Sovereignty, argued Calhoun, could only exist in the states individually, for they had entered freely into a “compact,” not a “perpetual union” of the whole people of the United States. Such an amorphous mass could never be sovereign in any meaningful sense of the term. This was a figment of the Unionist imagination, one which disguised its struggle for power. The notion popular today, that Calhoun spoke only in the interest of slaveholders, is sheer nonsense. No one who has read his Disquisition with an unclouded mind could believe this.

Calhoun’s Disquisition is a dense and brilliantly argued thesis on the foundations of constitutional government. Slavery is mentioned in passing only once. At its heart is the view that if we locate the voice of the people only in numerical majorities, we are already well down the road to tyranny. Thus, he offered the concept of the “concurrent majority”—that is, a majority achieved through the conflict of interests between the various parts of the national community. Such a majority would not result in perfect harmony, but in a reasonable compromise, in which the interests of all the conflicting parties are truly represented. Calhoun made no attempt to disguise the reality of power. “Power,” he wrote, “can only be resisted by power.” And the vehicle of that resistance can only be sovereign states.

Today, and for some time now, the Unionist mythology built around the likes of Daniel Webster and Abraham Lincoln has lost whatever power it once possessed to bind us. The fiction patched together by Lincoln’s Gettysburg Address requires an enormous suspension of disbelief to remain compelling. The nation forged by the Confederate defeat on that tragic battlefield is dissolving day by day. This dissolution can only end in ruin for our once great republic, unless our state governments find the courage once more to resist federal power.

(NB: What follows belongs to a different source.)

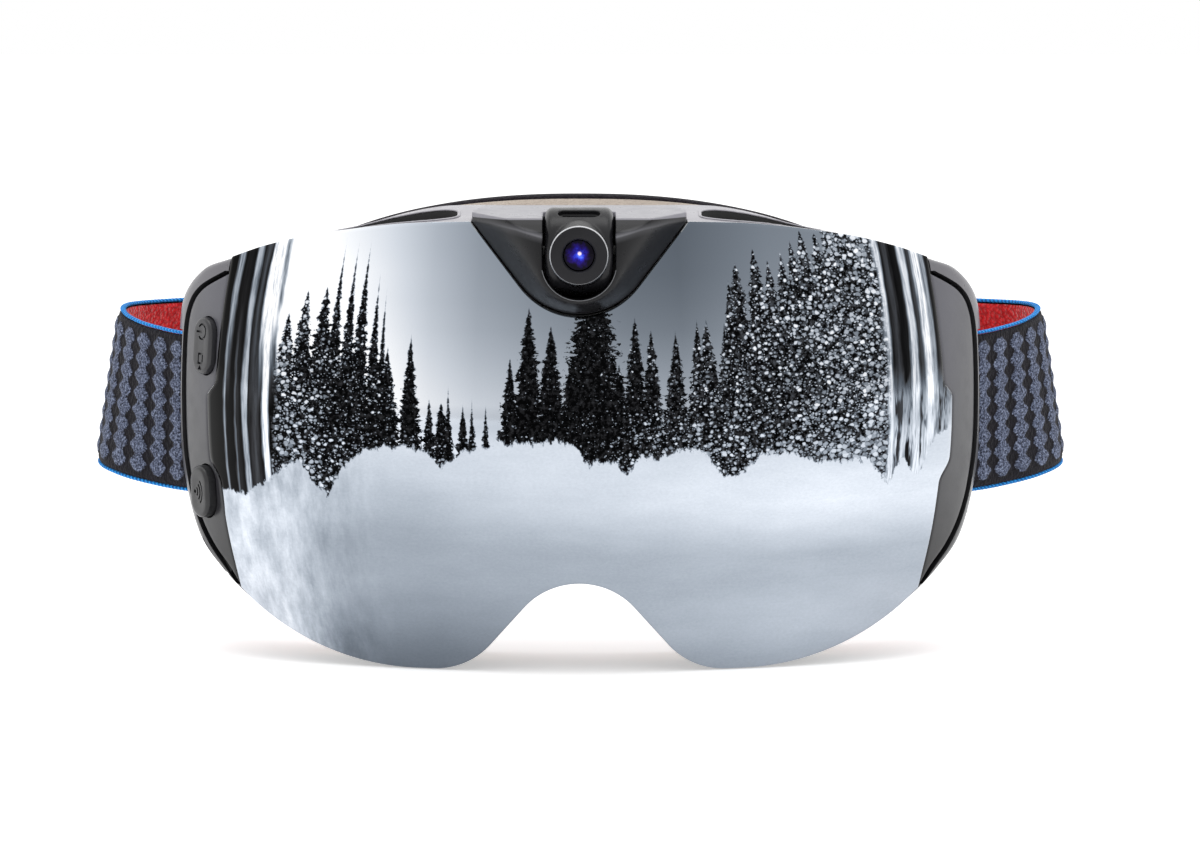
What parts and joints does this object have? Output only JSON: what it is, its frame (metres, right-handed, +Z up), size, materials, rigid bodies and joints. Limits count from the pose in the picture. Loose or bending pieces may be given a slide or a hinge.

To be sure, it might be argued that the power of the states has become radically attenuated, that they have been reduced to mere administrative appendages of the federal colossus, and that to expect from them any serious resistance is foolhardy. But what is the alternative? To awaken the states to some recognition of their rightful claim to sovereignty will, no doubt, take the resolve of another Calhoun and the will of millions of nullifiers ready to stand their ground.